Since the beginning of time fire has fascinated us. After the taming of wild fires in the Paleolithic Era encouraged people settle down, fire still contributes to human progress today in a large number of industries. Whether it is used to generate heat, disinfect, or melt or burn objects, the same properties that make fire useful also make it dangerous, since very few materials can withstand fire.
This makes heat- and explosion-resistant materials all the more important. Glass is often used here, but why? To find out what temperatures our glasses can withstand, we want to do a thought experiment to see if you could roast a marshmallow on them.

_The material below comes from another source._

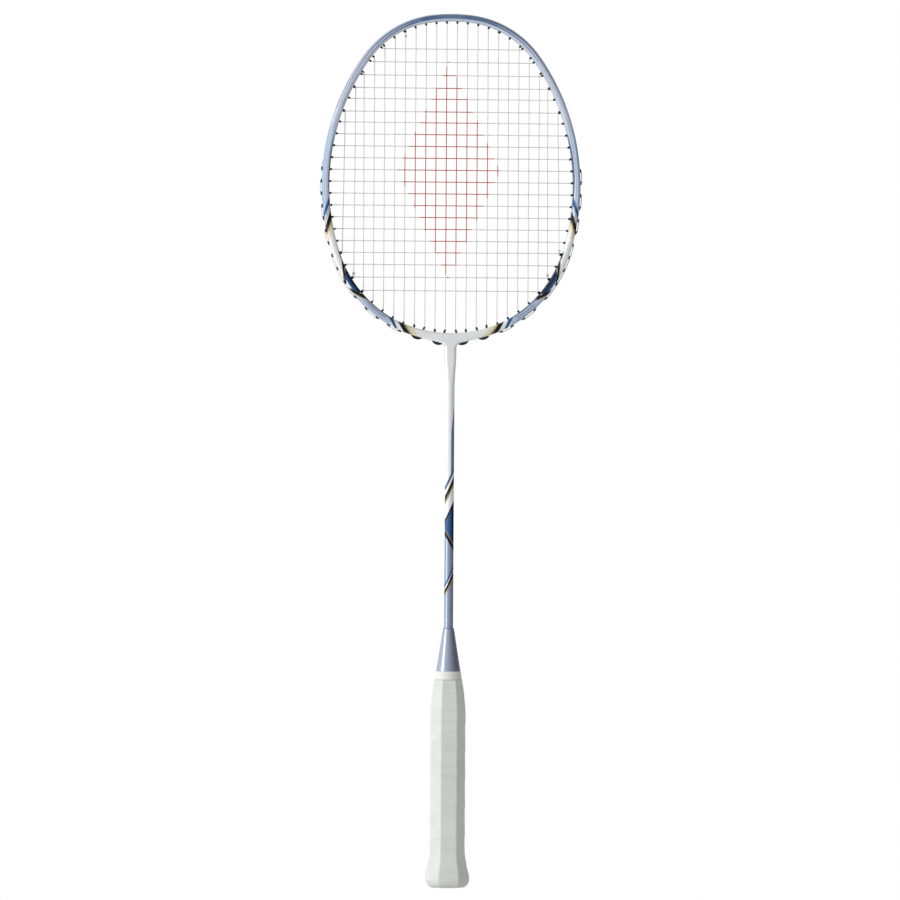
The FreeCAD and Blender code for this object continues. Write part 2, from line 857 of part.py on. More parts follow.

There are more practical applications of glass fibers. If you want to look into hot environments or transmit light though them, you can’t beat glass. This is because light guides and image guides made of glass fibers can transport information from hot environments where sensors and cameras would break down. In this way, the fibers can bridge long distances and close the gaps between the camera and the area that needs to be seen. This is particularly beneficial for sensor technology and metrology.
For example, the high temperatures in steel plants make it impossible for cameras to operate because they would immediately melt plastic. Nevertheless, it is necessary to check whether liquid iron transported by automatic cranes is spilled. This is where image guides can offer a flexible but robust solution.
High temperatures also occur in the reprocessing of medical products. In sterilization processes such as autoclaving, rigid endoscopes such as laparoscopes or fiber-optic dental rods are heated up to 137° Celsius. This is no challenge for the temperature-resistant glass fibers.
Of course, there are better uses for glass fibers than roasting marshmallows on them. But maybe the next time you are sitting around a campfire or brooding over a problem in the office about light or image transmission, you will think of our glass optical fibers. They love fire as much as we love glass.